Exercise prompt —
Repeat only the lines running from the beginning of the material through the line that contains "# the hook's".

CAD and scene scripts:
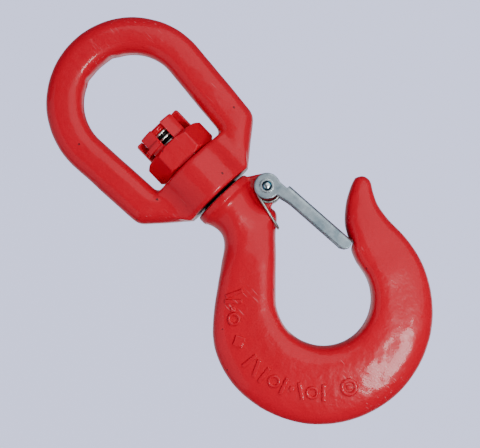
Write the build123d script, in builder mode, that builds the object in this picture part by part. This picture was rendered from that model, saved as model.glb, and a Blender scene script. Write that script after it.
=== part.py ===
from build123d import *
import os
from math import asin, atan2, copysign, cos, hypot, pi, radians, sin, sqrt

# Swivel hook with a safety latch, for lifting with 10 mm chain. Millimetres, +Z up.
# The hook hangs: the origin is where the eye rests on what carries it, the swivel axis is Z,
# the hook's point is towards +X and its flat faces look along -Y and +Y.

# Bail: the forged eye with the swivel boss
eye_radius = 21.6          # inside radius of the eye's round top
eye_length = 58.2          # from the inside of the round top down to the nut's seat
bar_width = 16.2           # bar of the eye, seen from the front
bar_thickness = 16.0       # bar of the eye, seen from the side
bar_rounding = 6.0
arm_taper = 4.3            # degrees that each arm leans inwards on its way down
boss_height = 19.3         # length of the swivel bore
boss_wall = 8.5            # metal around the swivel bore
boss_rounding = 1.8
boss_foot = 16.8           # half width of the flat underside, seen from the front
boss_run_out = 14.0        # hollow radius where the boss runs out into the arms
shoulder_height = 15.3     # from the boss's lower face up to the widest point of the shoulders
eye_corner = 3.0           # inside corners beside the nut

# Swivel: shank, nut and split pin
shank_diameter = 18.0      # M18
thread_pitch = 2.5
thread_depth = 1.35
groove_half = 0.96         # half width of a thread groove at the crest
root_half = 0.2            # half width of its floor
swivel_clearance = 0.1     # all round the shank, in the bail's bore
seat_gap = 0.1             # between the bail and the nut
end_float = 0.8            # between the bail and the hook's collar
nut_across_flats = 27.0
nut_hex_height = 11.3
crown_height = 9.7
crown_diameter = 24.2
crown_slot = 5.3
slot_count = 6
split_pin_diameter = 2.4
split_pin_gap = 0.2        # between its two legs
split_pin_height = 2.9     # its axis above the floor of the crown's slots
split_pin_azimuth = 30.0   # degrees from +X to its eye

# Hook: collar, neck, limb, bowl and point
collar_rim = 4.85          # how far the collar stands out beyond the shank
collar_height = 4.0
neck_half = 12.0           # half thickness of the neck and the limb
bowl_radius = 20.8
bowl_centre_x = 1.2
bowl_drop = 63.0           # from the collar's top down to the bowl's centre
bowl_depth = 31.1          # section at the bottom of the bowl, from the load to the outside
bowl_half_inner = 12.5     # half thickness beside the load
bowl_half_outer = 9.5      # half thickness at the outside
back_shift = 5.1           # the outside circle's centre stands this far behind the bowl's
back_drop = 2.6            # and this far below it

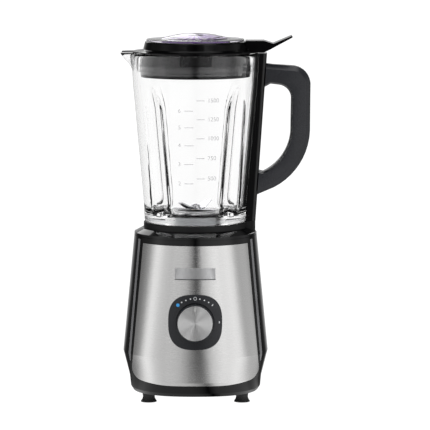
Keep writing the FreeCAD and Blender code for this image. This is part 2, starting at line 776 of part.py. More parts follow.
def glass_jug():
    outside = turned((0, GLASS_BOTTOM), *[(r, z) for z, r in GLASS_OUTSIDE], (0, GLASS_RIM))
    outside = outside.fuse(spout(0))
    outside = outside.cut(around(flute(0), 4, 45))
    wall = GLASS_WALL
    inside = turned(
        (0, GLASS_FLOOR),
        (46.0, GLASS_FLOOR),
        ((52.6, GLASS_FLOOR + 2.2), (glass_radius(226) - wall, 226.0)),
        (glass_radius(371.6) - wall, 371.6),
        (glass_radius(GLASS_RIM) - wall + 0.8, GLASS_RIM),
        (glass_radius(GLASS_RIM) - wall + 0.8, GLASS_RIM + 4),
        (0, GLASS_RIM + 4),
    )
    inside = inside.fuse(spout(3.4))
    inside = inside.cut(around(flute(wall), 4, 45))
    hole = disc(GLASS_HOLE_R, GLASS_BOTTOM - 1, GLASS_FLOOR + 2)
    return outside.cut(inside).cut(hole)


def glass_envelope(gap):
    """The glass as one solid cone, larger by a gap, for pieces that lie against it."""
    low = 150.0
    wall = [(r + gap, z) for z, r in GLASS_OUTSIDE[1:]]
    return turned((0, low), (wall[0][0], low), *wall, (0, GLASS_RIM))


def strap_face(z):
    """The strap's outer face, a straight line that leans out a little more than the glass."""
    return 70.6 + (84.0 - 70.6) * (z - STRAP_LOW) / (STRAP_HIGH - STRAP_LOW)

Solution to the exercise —
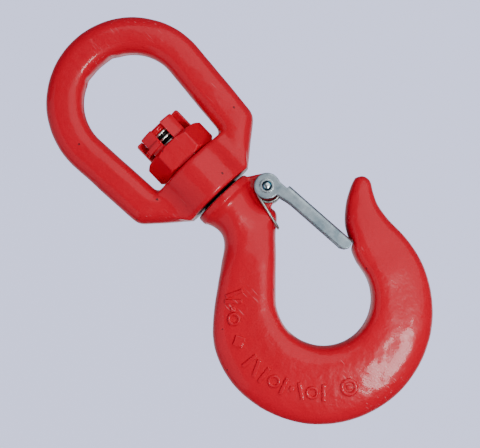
Write the build123d script, in builder mode, that builds the object in this picture part by part. This picture was rendered from that model, saved as model.glb, and a Blender scene script. Write that script after it.
=== part.py ===
from build123d import *
import os
from math import asin, atan2, copysign, cos, hypot, pi, radians, sin, sqrt

# Swivel hook with a safety latch, for lifting with 10 mm chain. Millimetres, +Z up.
# The hook hangs: the origin is where the eye rests on what carries it, the swivel axis is Z,
# the hook's point is towards +X and its flat faces look along -Y and +Y.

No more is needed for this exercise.